Eskidendi çok eskiden.

Yetmişli yıllarda,

Oturduğumuz semte,

Göçmen mahallesi derlerdi…

Çok sevdiğim arkadaşlarımın birçoğunun dedesi ninesi,

Makedonya, Kosova, Bulgaristan, Arnavutluk, Romanya’dan gelmişler,

Türkiye Cumhuriyeti bayrağı altında yaşıyordu…

Biz aynı mahallede farklı etnik kökenden gelen yetmiş iki buçuk millet ile,

Kavgasız, gürültüsüz, gösterişsiz riyasız,

Mutlu mesut yaşıyorduk…

Ne biz bunun farkındaydık.

Ne de İstiklal karakolunun komiseri farkındaydı…

Çocukluk,

Madem göçmen mahallesindeydik.

Neden hastane altındaki karakolumuzun adı İstiklal,

Neden eve gelen mektupların üzerinde adres olarak,

 “İstiklal Mahallesi Hamam Sokak ” yazıyordu,

Bir türlü akıl erdiremezdik…

Çocukken oyundan başka bir düşüncemiz olmadı.

Büyüdük gördük,

Hayat bir oyundu…

Tıfıllar grubu olarak eski sanayide Lastikçi Faruk abiye,

Hurdaya çıkarılan kamyon tekerlerinin kenarını testere ile kestirip çember yaptırıyorduk…

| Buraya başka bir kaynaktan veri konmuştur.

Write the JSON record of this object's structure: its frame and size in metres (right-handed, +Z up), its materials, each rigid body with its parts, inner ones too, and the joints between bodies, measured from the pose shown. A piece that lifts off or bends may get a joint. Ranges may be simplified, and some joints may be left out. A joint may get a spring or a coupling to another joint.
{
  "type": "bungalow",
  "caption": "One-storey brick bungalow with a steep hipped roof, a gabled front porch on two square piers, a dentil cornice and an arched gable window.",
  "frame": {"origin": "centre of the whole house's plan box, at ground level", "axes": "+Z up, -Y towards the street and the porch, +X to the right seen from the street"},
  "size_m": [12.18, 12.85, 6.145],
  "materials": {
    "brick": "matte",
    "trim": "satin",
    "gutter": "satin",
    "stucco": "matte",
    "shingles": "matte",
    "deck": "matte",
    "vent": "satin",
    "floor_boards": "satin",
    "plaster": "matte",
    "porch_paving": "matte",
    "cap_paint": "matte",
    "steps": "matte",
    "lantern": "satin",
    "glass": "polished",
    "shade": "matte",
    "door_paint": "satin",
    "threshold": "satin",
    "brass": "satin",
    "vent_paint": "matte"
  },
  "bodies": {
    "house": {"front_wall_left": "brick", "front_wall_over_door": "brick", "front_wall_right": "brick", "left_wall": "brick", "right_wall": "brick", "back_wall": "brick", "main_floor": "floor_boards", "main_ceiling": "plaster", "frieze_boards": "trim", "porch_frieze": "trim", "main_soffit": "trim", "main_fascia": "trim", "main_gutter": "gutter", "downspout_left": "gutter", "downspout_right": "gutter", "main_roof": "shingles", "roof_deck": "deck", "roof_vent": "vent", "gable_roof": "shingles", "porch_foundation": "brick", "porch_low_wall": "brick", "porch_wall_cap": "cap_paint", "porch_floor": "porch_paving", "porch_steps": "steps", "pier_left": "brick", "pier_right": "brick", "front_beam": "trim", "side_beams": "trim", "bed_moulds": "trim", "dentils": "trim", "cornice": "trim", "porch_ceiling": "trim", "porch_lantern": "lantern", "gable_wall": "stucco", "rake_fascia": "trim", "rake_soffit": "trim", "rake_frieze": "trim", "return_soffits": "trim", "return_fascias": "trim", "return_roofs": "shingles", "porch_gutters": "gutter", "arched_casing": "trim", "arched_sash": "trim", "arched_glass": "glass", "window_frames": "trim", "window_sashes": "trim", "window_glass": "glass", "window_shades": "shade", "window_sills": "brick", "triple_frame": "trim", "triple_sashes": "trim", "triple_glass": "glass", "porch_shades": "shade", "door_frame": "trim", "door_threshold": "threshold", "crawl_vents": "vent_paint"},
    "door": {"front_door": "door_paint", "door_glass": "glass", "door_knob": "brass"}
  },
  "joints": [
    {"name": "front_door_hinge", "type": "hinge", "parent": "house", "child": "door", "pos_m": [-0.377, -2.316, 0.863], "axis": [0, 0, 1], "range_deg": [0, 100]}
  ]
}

Kamyon lastiğinden uydurma lastik çemberlerimizle neşe içinde koşuşturup mahallelerde arkadaşlarımızı arardık.

Çember çevire çevire,

Hisar altında şehrin yerli ve asil mahallelerinde oturan,

Çembersiz Kamil’in yanına,

Mavi boyalı konağın yanındaki yıkık arsalarına oynamaya giderdik.

Bizim ekip arkadaşa  “Çembersiz Kamil” lakabını takmıştı.

Çünkü çemberi yoktu…

Ailesi Kamil’in otla, çöple,  çemberle,

Tozla toprakla oynamasına asla izin vermezdi.

Canı isterse konaktan aşağıya iner,

Uydur kaydır yapılan lastik çemberlerimize dokunur inceler,

Futbol, yakan topu gibi toplu oyunlarına asla girmezdi.

Bize, “Bir çemberim bile yok” diyen,

Çocukluk arkadaşımız Kamil

“ Biz Kütahya’nın yerlisiyiz” der,

Herkese burun kıvırırdı.

Bizle oynamaz, koşturmaz,

Ayarlarımızla oynar,

Vücut kimyamızı bozardı…

Kamil’in kafasına göre,

Saray, Balıklı, Cedit, Börekçiler, Maruf, Cemalettin mahallelerinde oturanlar yerliydi…

Başka şehirlerden,

Ve dahi,

Altıntaş’tan Emet’ten, Tavşanlı’dan,

Şehre çalışmaya gelenler “yersizdi”

Sanki ithal muzduk.

Çocuk aklımız bunu çözemeye yetmiyordu.

Ahalinin büyük bir bölümü,

Dedelerinden kalan akçelerle,

On dönüm bostan,

Yan gel yat Osman formatındaki yaşarlardı.

Onlar yerliydi, biz yersiz…

Muhteremler suya sabuna dokunmaz,

Elde para yoksa evin çatısının kiremitleri satılır,

Ilıca’da, Yoncalı’da hamamda göbek kaşınırdı…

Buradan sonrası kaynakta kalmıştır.